Aprendo parentesi, pur non avendo a che fare con il salario minimo ma di certo dice molto sulla cultura del lavoro delle aziende (soprattutto) confindustriali, basterebbe intervistare una qualsiasi agenzia per il lavoro per rendersi conto che i clienti di contratti (ex) interinali, a tempo determinato, con periodi che ormai sforano mediamente anche oltre l’anno, non sono certamente quelli per i soli artigiani (che spesso il servizio delle agenzie non possono nemmeno permetterselo), ma aziende strutturate, di tutto rispetto, che ormai hanno incancrenito nella compagine dei dipendenti una quota parte di lavoratori precari per contenere i costi e permettersi di “alleggerire la forza lavoro nei periodi di minor carico”.

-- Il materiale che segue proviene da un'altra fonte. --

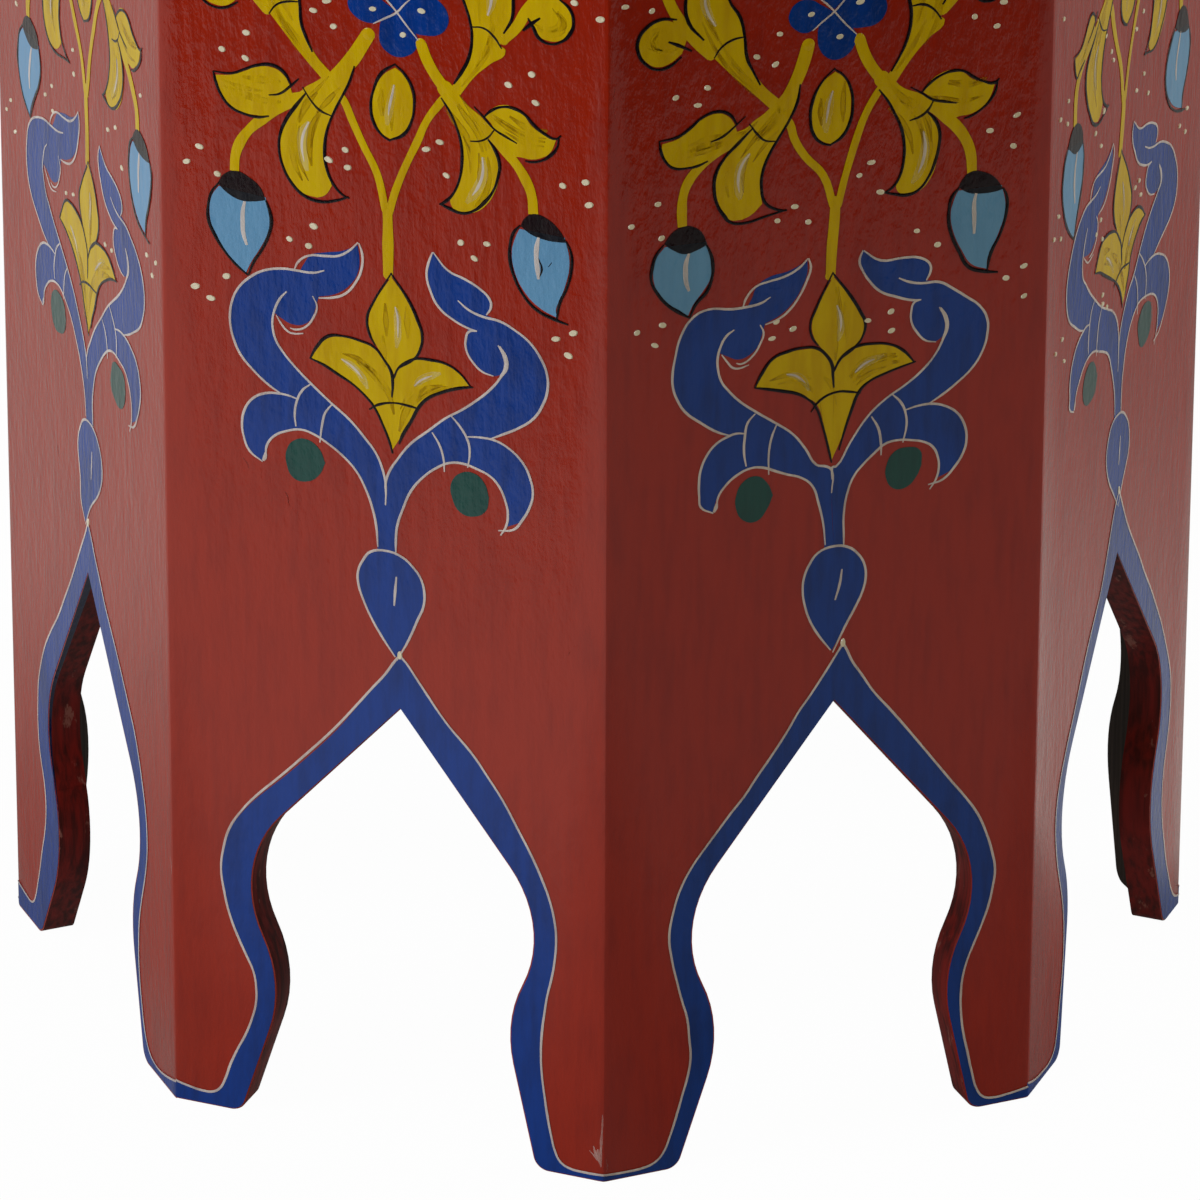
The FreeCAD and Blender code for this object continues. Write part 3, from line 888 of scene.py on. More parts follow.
# %% Draw the stems, trumpets and leaves
spray = {
    "fills": [
        ("yellow", [
            [(-24, 400.8), (-28.8, 397), (-31.2, 390.3), (-34.5, 385.3), (-36.9, 379.5), (-37.2, 373.7),
             (-36, 367.8), (-32.8, 362.3), (-29, 359), (-24, 358)],
            [(-24, 358), (-20.8, 359.5), (-18.3, 363.3)],
            [(-18.3, 363.3), (-20.8, 370.3), (-21.4, 377), (-20.4, 383.7), (-17.5, 391.2), (-14.6, 397),
             (-11.8, 403.3), (-10, 408.8)],
            [(-10, 408.8), (-14.5, 408.5), (-20, 404.2), (-24, 400.8)],
        ]),
        ("yellow", [
            [(27.2, 405.3), (31.3, 401.2), (36.3, 397.8)],
            [(36.3, 397.8), (41.4, 393.4)],
            [(41.4, 393.4), (39.2, 390), (41.4, 386.2), (43.2, 381.2), (43, 376.2), (41.6, 371),
             (38.6, 365.6), (34.2, 362), (29.8, 361.2), (27, 361.4)],
            [(27, 361.4), (25.5, 363.5), (25.2, 365.5)],
            [(25.2, 365.5), (27.6, 370), (29, 375), (30.2, 380.3), (29.8, 386.2), (28, 392), (25.9, 397),
             (23, 401.6)],
            [(23, 401.6), (20.5, 406), (24, 408.5), (27.2, 405.3)],
        ]),
        ("yellow", [
            [(-61, 397.4), (-55, 398.4), (-50, 400.6), (-45.8, 402.7), (-40, 403.3), (-36.2, 401.4),
             (-33.8, 398), (-32.9, 395)],
            [(-32.9, 395), (-27.8, 396.6)],
            [(-27.8, 396.6), (-31.5, 391.6), (-36, 388), (-41, 384.6), (-45, 384.9), (-50, 385),
             (-55.8, 387.2), (-58.7, 390.3), (-60.7, 394.5), (-61, 397.4)],
        ]),
        ("yellow", [
            [(64, 393.6), (59.3, 394.7), (55, 397.2), (52.2, 400.4), (48.8, 402.6), (44.7, 403),
             (40.5, 401), (37.8, 398.2)],
            [(37.8, 398.2), (41.2, 393.2), (39, 390.4)],
            [(39, 390.4), (43, 387.5), (47, 384.6), (50.5, 385), (54.7, 384.7), (58.6, 386), (61.7, 388.4),
             (64, 393.6)],
        ]),
        ("yellow", [
            [(5.4, 410.4), (0.9, 407.4), (-2.3, 401.2), (-3.2, 394.5), (-2, 389), (0.7, 385.5), (3.4, 384)],
            [(3.4, 384), (7.6, 386.6), (10.7, 392), (11.6, 397), (11.2, 402.6), (8.3, 408.3), (5.4, 410.4)],
        ]),
        ("yellow", [
            [(25.2, 406), (29.7, 412), (32.6, 418.7), (33.8, 426.2), (33, 432), (31.4, 437.5), (29, 444),
             (26, 450.5), (22.6, 457.5)],
            [(22.6, 457.5), (24.5, 460.8)],
            [(24.5, 460.8), (31, 460.8), (38, 458.2), (43.6, 453.4), (47, 446.6), (48, 440), (47.2, 434.4),
             (44.9, 429.6), (43.6, 424.5)],
            [(43.6, 424.5), (45.5, 422.8), (39.7, 417), (34.7, 412), (28.7, 403.8)],
            [(28.7, 403.8), (25.2, 406)],
        ]),
        ("yellow", [
            [(-17.8, 404.4), (-24, 410.6), (-27, 416.2), (-29, 421.6), (-29.8, 429), (-31.6, 436),
             (-36, 443), (-36.6, 450), (-33.4, 456)],
            [(-33.4, 456), (-30.5, 460)],
            [(-30.5, 460), (-37, 460.8), (-43.6, 458), (-48.6, 452.4), (-50.6, 445), (-49.6, 437.4),
             (-45.8, 430.4), (-41.6, 424)],
            [(-41.6, 424), (-35, 416.2), (-28.3, 409), (-21.7, 402)],
            [(-21.7, 402), (-17.8, 404.4)],
        ]),
    ],
    "streaks": [
        ([(-17, 402), (-22, 396), (-26, 391), (-29, 384), (-30, 377), (-29, 370), (-26, 364)], 5.0, 8),
        ([(25, 402), (29.5, 396), (33.5, 391), (36, 384), (36.5, 377), (35, 370), (31, 365)], 4.6, 7),
        ([(-58, 395), (-51, 393.5), (-44, 393.5), (-37, 394), (-30, 396)], 5.0, 4),
        ([(60, 392), (53, 392), (46, 395), (40, 398)], 4.5, 4),
        ([(4.4, 387), (4.4, 392), (4.3, 397), (4.3, 402), (4.8, 407)], 4.5, 4),
        ([(28, 408), (34, 416), (38.5, 424), (40.5, 432), (40, 441), (37, 449), (32, 456)], 4.5, 6),
        ([(-21, 406), (-28, 413), (-34.5, 421), (-39, 429), (-43, 438), (-43.5, 447), (-39, 455)], 4.5, 6),
    ],
    "lines": [
        ("yellow", 3.8, [(2.2, 333.6), (2.3, 345), (2.1, 353), (1.9, 360.5)]),
        ("yellow", 3.0, [
            (1.2, 357.5), (-1.7, 370.3), (-6.7, 380.3), (-10.8, 388.7), (-13.8, 395.3), (-20, 402.8)]),
        ("yellow", 2.8, [
            (2.9, 357), (4.7, 363.7), (6.8, 369.9), (9.7, 377), (13, 384.5), (16.8, 392.8), (21.3, 399.9),
            (25.5, 405.3)]),
        ("yellow", 5.2, [(-4.7, 420.8), (-7.3, 416.2), (-10.6, 411.2), (-15.2, 405.6), (-20, 400)]),
        ("yellow", 4.3, [(14.7, 420.4), (16.6, 415.6), (19.7, 410.4), (23.6, 405.6), (28, 400.6)]),
        ("yellow", 3.6, [
            (-28.5, 395), (-33.3, 391.4), (-39.2, 387.4), (-44.2, 383.7), (-49.2, 378.7), (-52.5, 373.7),
            (-54.2, 368.7), (-54.5, 362.8)]),
        ("yellow", 3.8, [
            (38, 393.5), (41.8, 390.3), (45.5, 386.2), (49.7, 382), (53, 377), (55.1, 372), (55.8, 364.8)]),
        ("yellow", 3.8, [
            (44.8, 426.6), (49.4, 432), (52.8, 438), (57.6, 444.6), (61, 452), (62.6, 461), (62.4, 470)]),
        ("yellow", 3.6, [
            (-42, 424), (-47.6, 430.2), (-52.4, 437), (-57.4, 446), (-60, 455), (-60.4, 463), (-60, 470)]),
        ("black", 1.1, [
            (-9.6, 408.8), (-11.3, 403.3), (-14.2, 397), (-17.1, 391.2), (-20, 383.7), (-21, 377),
            (-20.4, 370.3), (-17.5, 363.7), (-14.6, 360.8), (-12.1, 359.8)]),
        ("black", 1.2, [
            (-27.6, 396), (-31.7, 390.3), (-35, 385.3), (-37.5, 379.5), (-37.9, 373.7), (-36.7, 367.8),
            (-33.3, 362), (-29.2, 358.3), (-23.3, 356.8), (-16.7, 358.3), (-12.1, 360.2)]),
        ("black", 0.9, [(-29, 397.8), (-25.8, 393.3), (-22.5, 390.3), (-18.4, 389.2)]),
        ("black", 1.1, [
            (22.2, 402), (25.5, 397), (27.6, 392), (29.3, 386.2), (29.7, 380.3), (28.8, 374.5),
            (26.3, 367.8), (23.8, 364.5), (21.3, 362.8)]),
        ("black", 1.2, [
            (39, 389.8), (41.6, 386.2), (43.2, 381.2), (42.8, 376.2), (41, 371.2), (37.8, 366.2),
            (33.6, 362.4), (29.3, 361), (24.7, 362), (21.3, 363.2)]),
        ("black", 0.9, [(32.6, 388), (36.3, 388.7), (39.3, 390.3), (41.5, 393.5)]),
        ("black", 1.1, [
            (-62.2, 398.6), (-55, 399), (-50, 401.2), (-45.8, 403.3), (-40, 404.2), (-35.8, 402),
            (-33.2, 398)]),
        ("black", 1.1, [
            (-62, 398.6), (-61.3, 395.3), (-59.2, 390.3), (-55.8, 386.6), (-50, 384.5), (-45.5, 384.2),
            (-41.5, 385.4)]),
        ("black", 0.9, [(-41.6, 393), (-37.5, 394), (-33.3, 397.8), (-30.4, 400.8)]),
        ("black", 1.1, [
            (65.6, 395.2), (64, 393.7), (59.3, 395.3), (55.5, 397.8), (52.6, 400.8), (48.8, 402.4),
            (44.7, 402.4), (40.5, 400.3), (37.4, 397.4)]),
        ("black", 1.1, [
            (64.9, 394.6), (64.3, 390.8), (62.2, 387.8), (58.8, 385.3), (54.7, 384), (52.6, 384)]),
        ("black", 0.9, [(34, 400.8), (37.2, 397.8), (41.3, 393.7), (45.5, 391.6), (49.7, 389.9)]),
        ("black", 1.1, [
            (5.4, 411.8), (0.4, 407.8), (-2.9, 401.2), (-3.8, 394.5), (-2.5, 388.7), (0.4, 385),
            (3.4, 383.3)]),
        ("black", 1.1, [
            (2.6, 383.5), (8, 386.2), (11.3, 392), (12.2, 397), (11.8, 402.8), (8.8, 408.7), (5, 411.6)]),
        ("black", 1.2, [
            (26.8, 407.8), (29.3, 412), (32.2, 418.7), (33.4, 426.2), (32.6, 432), (30.9, 437),
            (28.4, 443.6), (25.4, 450.2), (21, 458.8)]),
        ("black", 0.9, [(33.2, 429.7), (37.6, 429.7), (41.3, 427.4), (44.3, 423.3)]),
        ("black", 1.2, [
            (44.7, 429), (47.6, 434), (48.5, 440), (47.6, 446.8), (44, 454), (38, 459), (31, 461.6),
            (24.4, 461.6), (20.6, 459.2)]),
        ("black", 1.2, [
            (-25.3, 411.4), (-27.6, 416.6), (-29.2, 421.2), (-29.8, 429), (-31.2, 436), (-35.4, 443),
            (-36, 450), (-32.8, 456.4), (-28.6, 461.2)]),
        ("black", 0.9, [(-41, 423), (-38.3, 426.6), (-34.2, 428.5), (-29.8, 429)]),
        ("black", 1.2, [
            (-44.6, 430), (-50.2, 437.4), (-51.3, 445), (-49.2, 452.8), (-44, 458.6), (-37, 461.5),
            (-28.6, 461.2)]),
    ],
    "glints": [
        (3.4, [(-26.7, 385.5), (-28.8, 381), (-29.3, 375.7), (-28.6, 370.8), (-27.4, 367.4)]),
        (3.4, [(37.2, 382.8), (37.3, 377), (35.5, 371.6), (33.4, 368.2), (31, 365.2)]),
        (3.0, [(4.7, 404), (3.9, 400), (3.2, 396), (2.6, 392.6), (2.2, 388.8)]),
        (3.4, [(39.1, 434.6), (40.3, 440.3), (39.4, 446), (37.6, 449.4), (35.6, 452.4)]),
        (3.2, [(-40.4, 434.6), (-43, 439), (-44.2, 443.4), (-43.8, 448), (-42.6, 451)]),
    ],
}
curled_leaves = {
    "fills": [
        ("yellow", [
            [(54.6, 434.6), (56.4, 430.6), (60.8, 429), (65.5, 429.8), (68.4, 433.2), (69.6, 437),
             (68.2, 441.4), (64, 444.4), (58.4, 444), (53, 438.6)],
            [(53, 438.6), (54.6, 434.6)],
        ]),
        ("yellow", [
            [(-50, 433), (-55.6, 438.2), (-60, 439.4), (-65, 437.4), (-67.8, 433.4), (-67.6, 429),
             (-65, 425), (-61.6, 423.2), (-57, 423.4), (-52.4, 426.6)],
            [(-52.4, 426.6), (-50, 433)],
        ]),
    ],
    "streaks": [
        ([(56, 434), (61, 432.6), (65.6, 436), (63, 440.4), (58, 441)], 2.0, 3),
        ([(-52, 430), (-58, 428), (-63, 431), (-61, 435.6), (-56, 434.6)], 2.0, 3),
    ],
    "lines": [
        ("black", 1.2, [
            (53.6, 436), (55.5, 432.8), (57.6, 429.6), (61.3, 428), (65.5, 429), (68.8, 432.4), (70.3, 437),
            (68.8, 441.6), (65, 444.6)]),
        ("black", 1.3, [(51.8, 431), (54.5, 433.8), (58, 436.6)]),
        ("black", 1.2, [
            (-54.4, 439.2), (-60.4, 440), (-65.6, 438), (-68.6, 433.8), (-68.4, 428.8), (-65.6, 424.4),
            (-61.8, 422.4), (-57, 422.6), (-52.6, 425.4)]),
        ("black", 1.3, [(-57.4, 431.4), (-54, 429.8), (-49, 426.8)]),
    ],
}
print("The spray has", len(spray["lines"]) + len(curled_leaves["lines"]), "lines")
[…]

E qui torniamo al tema del salario perché, se una volta la legge prevedeva che un lavoratore interinale dovesse avere identica retribuzione e trattamento di coloro che in azienda svolgono lo stesso lavoro, fin troppo facilmente troviamo in azienda figure sotto inquadrate rispetto ai loro pari funzione.

Lavorano ma sono poveri

Mai come quest’anno si è parlato di lavoratori che nonostante l’occupazione vivono in regime di miseria e proprio un articolo del Sole 24 ore a gennaio sottolineava che “secondo il rapporto presentato al ministero del Lavoro, l’11,8% dei lavoratori in italiani versa in condizioni di povertà. Le cause? Salari bassi, rapporti discontinui e carico famigliare”.

Eppure, intervenendo al festival dell’Economia di Trento organizzato dalla Provincia autonoma e dal Gruppo 24 Ore, di fronte a un pubblico certamente ben allineato il ministro Brunetta ha detto che: “Il salario minimo per legge non va bene perché è contro la nostra storia culturale di relazioni industriali. Non buttiamo il bambino con l’acqua sporca e valorizziamo le nostre relazioni industriali. Il salario non può essere moderato ma deve corrispondere alla produttività”. Aggiungendo che la crisi non esiste e il nostro Paese va verso il 3% di crescita del PIL.

Grandi soddisfazioni anche dal Ministro del Lavoro Orlando: “Sul salario minimo vedo aperture positive da tutte le parti. Vediamo qual è il punto di contatto che consenta di intervenire subito in attesa poi di una legge di carattere più organico e che consenta di dare una risposta immediata ai lavoratori che si trovano a basso reddito e a basso salario. Come sempre – aggiunge Orlando – c’è chi la vuole cotta e chi la vuole cruda”.

Per il Ministro, è sufficiente che sia quantomeno riscaldata.